### Records shown ###

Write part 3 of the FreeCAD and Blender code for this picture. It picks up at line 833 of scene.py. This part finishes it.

###
### Records shown ###

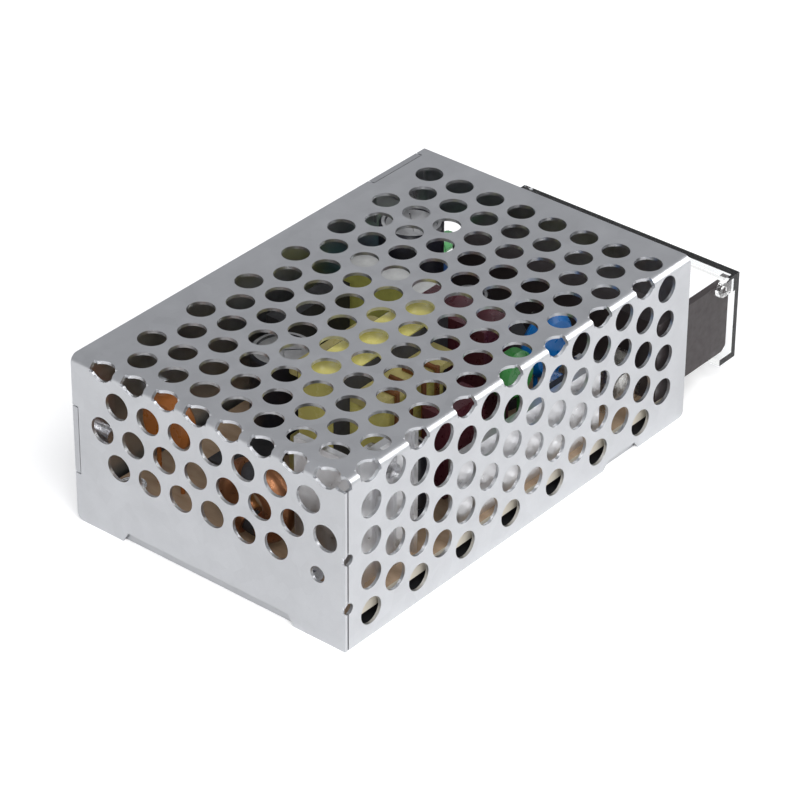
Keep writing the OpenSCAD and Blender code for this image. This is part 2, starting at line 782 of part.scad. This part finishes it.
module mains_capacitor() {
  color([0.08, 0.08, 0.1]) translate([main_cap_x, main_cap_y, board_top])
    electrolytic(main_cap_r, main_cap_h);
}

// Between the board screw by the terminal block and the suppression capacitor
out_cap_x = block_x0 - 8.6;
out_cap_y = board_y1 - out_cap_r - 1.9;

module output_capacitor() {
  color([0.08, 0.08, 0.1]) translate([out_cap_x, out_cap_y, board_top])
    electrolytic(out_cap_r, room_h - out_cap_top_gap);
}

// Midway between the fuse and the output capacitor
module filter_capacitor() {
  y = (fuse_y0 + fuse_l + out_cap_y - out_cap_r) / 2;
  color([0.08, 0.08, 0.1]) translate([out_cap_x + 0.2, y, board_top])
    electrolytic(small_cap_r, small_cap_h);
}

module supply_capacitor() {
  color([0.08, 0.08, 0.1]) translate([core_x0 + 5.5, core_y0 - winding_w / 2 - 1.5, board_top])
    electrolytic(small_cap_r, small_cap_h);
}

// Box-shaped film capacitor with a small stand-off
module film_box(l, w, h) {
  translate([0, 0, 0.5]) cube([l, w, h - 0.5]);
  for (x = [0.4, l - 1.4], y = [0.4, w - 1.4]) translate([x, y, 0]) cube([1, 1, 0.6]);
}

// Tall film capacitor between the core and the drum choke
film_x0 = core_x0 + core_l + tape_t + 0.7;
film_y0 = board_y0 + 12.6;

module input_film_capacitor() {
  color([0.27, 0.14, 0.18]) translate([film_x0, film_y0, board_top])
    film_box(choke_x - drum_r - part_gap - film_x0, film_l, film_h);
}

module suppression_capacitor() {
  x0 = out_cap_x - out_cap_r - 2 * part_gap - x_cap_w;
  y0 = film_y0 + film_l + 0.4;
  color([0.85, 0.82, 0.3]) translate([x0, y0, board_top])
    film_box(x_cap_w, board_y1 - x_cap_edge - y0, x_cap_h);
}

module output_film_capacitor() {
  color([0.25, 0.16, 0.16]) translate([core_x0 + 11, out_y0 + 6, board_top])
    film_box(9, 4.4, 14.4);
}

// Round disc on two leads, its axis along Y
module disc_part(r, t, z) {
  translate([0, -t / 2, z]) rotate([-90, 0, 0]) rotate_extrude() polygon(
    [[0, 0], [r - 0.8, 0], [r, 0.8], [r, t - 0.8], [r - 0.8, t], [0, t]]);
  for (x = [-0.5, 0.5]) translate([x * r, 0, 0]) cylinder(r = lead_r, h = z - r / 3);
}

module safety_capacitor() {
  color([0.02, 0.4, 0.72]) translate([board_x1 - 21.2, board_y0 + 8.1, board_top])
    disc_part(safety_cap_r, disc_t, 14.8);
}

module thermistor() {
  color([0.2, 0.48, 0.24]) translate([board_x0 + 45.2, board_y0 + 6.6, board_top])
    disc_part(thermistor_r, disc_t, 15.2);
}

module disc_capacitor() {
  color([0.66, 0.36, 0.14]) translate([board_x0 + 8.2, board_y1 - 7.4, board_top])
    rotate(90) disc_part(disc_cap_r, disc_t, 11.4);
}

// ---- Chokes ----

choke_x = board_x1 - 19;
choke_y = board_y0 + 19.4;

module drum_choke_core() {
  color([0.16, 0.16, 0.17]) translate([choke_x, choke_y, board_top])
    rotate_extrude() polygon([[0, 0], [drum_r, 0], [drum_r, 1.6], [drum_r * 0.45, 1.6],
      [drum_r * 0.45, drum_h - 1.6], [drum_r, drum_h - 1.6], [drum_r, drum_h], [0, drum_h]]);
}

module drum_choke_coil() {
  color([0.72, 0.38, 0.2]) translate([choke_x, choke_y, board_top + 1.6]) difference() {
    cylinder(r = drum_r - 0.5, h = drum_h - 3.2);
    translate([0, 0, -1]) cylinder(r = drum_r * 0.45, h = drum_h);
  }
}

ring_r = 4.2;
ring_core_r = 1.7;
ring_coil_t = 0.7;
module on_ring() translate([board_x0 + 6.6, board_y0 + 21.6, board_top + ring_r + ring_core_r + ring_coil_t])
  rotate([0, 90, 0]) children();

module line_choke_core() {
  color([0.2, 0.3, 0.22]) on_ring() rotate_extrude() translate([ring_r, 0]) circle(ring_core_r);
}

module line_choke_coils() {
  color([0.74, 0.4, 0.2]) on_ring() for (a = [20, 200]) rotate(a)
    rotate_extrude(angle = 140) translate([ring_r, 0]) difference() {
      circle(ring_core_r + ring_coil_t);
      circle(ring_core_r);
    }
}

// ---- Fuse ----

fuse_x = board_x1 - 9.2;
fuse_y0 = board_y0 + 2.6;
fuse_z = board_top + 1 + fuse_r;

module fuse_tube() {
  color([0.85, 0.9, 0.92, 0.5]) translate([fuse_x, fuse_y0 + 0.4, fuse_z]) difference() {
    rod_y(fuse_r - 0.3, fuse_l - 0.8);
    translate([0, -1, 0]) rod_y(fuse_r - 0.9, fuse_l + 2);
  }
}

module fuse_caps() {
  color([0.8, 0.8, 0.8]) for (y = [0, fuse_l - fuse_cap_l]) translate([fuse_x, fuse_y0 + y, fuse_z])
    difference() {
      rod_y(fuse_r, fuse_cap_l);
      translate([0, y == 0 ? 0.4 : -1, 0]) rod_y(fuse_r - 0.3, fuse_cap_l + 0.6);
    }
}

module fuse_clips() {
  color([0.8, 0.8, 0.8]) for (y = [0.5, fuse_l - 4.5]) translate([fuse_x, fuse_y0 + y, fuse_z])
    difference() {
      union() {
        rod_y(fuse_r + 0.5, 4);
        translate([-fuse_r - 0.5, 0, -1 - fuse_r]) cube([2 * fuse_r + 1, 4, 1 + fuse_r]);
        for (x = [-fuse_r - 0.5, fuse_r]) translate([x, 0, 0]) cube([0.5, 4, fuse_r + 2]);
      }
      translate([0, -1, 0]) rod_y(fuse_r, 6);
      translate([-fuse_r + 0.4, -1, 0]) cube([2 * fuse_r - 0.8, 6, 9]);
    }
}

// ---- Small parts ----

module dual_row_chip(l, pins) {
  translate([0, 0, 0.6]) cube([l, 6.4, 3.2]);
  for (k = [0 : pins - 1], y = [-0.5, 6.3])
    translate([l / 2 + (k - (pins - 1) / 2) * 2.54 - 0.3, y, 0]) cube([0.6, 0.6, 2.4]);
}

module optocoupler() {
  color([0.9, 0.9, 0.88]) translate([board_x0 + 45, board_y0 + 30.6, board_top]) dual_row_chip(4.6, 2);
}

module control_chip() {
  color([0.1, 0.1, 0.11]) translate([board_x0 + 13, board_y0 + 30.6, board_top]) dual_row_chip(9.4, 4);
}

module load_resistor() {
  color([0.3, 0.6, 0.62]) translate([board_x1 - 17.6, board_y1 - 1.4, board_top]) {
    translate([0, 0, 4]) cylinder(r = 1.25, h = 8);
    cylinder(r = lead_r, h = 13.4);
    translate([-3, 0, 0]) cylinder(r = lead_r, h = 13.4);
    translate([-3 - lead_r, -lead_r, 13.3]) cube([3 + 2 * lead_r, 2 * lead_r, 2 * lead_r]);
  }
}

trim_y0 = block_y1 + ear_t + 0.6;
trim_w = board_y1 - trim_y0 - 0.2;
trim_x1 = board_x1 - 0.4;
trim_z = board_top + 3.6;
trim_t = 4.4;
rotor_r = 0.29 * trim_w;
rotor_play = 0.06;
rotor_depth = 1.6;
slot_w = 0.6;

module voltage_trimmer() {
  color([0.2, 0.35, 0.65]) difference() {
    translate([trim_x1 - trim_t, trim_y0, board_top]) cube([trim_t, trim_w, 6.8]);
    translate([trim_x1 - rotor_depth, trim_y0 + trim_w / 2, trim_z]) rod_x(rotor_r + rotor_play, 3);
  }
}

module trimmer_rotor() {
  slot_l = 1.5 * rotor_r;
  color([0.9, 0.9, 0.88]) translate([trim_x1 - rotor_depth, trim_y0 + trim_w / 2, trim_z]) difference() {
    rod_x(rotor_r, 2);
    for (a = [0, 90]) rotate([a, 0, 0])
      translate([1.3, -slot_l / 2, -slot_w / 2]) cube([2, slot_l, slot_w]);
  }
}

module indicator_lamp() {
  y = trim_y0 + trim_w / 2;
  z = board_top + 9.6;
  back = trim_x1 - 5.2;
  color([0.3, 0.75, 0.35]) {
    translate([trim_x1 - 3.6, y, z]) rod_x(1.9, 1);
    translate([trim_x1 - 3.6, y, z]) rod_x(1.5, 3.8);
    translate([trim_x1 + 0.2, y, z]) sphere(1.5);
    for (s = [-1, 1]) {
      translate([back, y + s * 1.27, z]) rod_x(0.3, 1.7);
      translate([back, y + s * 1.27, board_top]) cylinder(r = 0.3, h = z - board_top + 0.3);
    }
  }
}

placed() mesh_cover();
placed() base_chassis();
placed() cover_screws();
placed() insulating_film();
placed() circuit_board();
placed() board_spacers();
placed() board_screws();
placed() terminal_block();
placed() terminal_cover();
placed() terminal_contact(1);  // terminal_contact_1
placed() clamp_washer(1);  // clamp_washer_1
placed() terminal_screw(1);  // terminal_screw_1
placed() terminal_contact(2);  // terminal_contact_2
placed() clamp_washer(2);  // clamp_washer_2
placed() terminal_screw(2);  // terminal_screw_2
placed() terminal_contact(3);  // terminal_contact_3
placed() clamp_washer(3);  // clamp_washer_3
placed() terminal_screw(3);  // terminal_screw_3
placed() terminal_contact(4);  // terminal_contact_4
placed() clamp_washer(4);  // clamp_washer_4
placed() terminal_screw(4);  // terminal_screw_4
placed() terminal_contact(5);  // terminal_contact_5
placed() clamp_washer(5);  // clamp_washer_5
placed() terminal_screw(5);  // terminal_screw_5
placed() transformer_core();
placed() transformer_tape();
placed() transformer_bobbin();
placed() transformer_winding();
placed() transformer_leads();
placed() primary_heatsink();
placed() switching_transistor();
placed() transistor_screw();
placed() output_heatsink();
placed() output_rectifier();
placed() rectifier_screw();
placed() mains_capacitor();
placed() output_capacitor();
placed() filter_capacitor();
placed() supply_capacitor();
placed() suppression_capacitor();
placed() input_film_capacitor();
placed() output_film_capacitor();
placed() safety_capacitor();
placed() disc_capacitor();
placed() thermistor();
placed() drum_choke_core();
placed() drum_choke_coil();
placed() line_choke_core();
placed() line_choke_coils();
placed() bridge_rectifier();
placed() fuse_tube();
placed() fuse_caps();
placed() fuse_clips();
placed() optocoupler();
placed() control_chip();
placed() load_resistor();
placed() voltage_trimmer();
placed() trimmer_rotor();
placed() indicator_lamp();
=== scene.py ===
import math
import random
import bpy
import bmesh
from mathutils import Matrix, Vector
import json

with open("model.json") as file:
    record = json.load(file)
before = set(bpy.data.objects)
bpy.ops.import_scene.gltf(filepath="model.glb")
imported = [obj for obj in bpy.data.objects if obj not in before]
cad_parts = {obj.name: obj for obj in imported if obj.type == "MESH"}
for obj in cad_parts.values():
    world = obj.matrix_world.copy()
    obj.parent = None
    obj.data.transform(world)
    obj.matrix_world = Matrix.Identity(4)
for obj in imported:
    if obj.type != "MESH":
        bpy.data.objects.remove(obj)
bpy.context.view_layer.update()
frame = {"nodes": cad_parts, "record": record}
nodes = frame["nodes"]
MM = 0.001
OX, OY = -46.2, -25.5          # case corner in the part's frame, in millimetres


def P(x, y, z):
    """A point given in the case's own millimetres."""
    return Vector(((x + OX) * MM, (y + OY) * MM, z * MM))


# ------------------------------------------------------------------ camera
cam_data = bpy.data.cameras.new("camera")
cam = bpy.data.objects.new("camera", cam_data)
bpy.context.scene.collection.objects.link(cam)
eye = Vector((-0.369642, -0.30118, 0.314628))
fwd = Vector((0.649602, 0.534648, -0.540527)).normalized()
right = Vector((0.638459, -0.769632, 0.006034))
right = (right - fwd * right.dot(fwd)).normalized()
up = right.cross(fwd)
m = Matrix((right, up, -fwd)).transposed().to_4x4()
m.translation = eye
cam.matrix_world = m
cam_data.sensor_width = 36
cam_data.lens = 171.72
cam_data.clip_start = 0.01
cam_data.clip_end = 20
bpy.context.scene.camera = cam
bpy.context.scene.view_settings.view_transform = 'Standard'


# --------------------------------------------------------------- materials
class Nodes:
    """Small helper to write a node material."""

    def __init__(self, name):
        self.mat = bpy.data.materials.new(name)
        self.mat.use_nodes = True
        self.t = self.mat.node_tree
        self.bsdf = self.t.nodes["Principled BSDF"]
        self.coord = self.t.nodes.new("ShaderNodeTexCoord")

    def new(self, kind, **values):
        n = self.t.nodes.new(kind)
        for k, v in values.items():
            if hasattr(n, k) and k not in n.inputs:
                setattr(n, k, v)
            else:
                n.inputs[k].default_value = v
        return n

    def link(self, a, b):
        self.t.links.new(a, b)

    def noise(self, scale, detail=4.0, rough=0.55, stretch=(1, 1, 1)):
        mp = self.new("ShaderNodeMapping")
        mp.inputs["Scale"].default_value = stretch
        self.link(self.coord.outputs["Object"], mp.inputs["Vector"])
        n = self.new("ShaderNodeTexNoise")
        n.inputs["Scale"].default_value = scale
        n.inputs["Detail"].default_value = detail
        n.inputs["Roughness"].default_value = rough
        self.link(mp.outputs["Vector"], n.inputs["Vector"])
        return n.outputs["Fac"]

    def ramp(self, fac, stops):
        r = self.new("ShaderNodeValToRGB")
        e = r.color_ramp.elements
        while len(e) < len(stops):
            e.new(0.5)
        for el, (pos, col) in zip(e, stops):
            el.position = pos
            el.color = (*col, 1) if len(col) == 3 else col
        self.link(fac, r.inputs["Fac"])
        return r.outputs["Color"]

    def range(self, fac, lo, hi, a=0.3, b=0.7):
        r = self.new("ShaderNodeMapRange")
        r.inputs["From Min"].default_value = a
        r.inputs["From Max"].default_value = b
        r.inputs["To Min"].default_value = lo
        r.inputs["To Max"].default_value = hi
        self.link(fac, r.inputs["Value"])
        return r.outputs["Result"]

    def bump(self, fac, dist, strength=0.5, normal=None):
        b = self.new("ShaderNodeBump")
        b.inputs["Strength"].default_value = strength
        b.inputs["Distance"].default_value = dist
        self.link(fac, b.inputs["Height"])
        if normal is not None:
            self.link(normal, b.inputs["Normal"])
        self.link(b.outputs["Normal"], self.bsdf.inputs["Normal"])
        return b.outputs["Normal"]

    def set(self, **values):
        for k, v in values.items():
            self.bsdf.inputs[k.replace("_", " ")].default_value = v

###

* Problem to work on *
Extract and output the part that opens with the line containing "placed() suppression_capacitor();" and closes with the line containing "return Vector(((x +", unchanged, ends included.

* Result below *
placed() suppression_capacitor();
placed() input_film_capacitor();
placed() output_film_capacitor();
placed() safety_capacitor();
placed() disc_capacitor();
placed() thermistor();
placed() drum_choke_core();
placed() drum_choke_coil();
placed() line_choke_core();
placed() line_choke_coils();
placed() bridge_rectifier();
placed() fuse_tube();
placed() fuse_caps();
placed() fuse_clips();
placed() optocoupler();
placed() control_chip();
placed() load_resistor();
placed() voltage_trimmer();
placed() trimmer_rotor();
placed() indicator_lamp();
=== scene.py ===
import math
import random
import bpy
import bmesh
from mathutils import Matrix, Vector
import json

with open("model.json") as file:
    record = json.load(file)
before = set(bpy.data.objects)
bpy.ops.import_scene.gltf(filepath="model.glb")
imported = [obj for obj in bpy.data.objects if obj not in before]
cad_parts = {obj.name: obj for obj in imported if obj.type == "MESH"}
for obj in cad_parts.values():
    world = obj.matrix_world.copy()
    obj.parent = None
    obj.data.transform(world)
    obj.matrix_world = Matrix.Identity(4)
for obj in imported:
    if obj.type != "MESH":
        bpy.data.objects.remove(obj)
bpy.context.view_layer.update()
frame = {"nodes": cad_parts, "record": record}
nodes = frame["nodes"]
MM = 0.001
OX, OY = -46.2, -25.5          # case corner in the part's frame, in millimetres


def P(x, y, z):
    """A point given in the case's own millimetres."""
    return Vector(((x + OX) * MM, (y + OY) * MM, z * MM))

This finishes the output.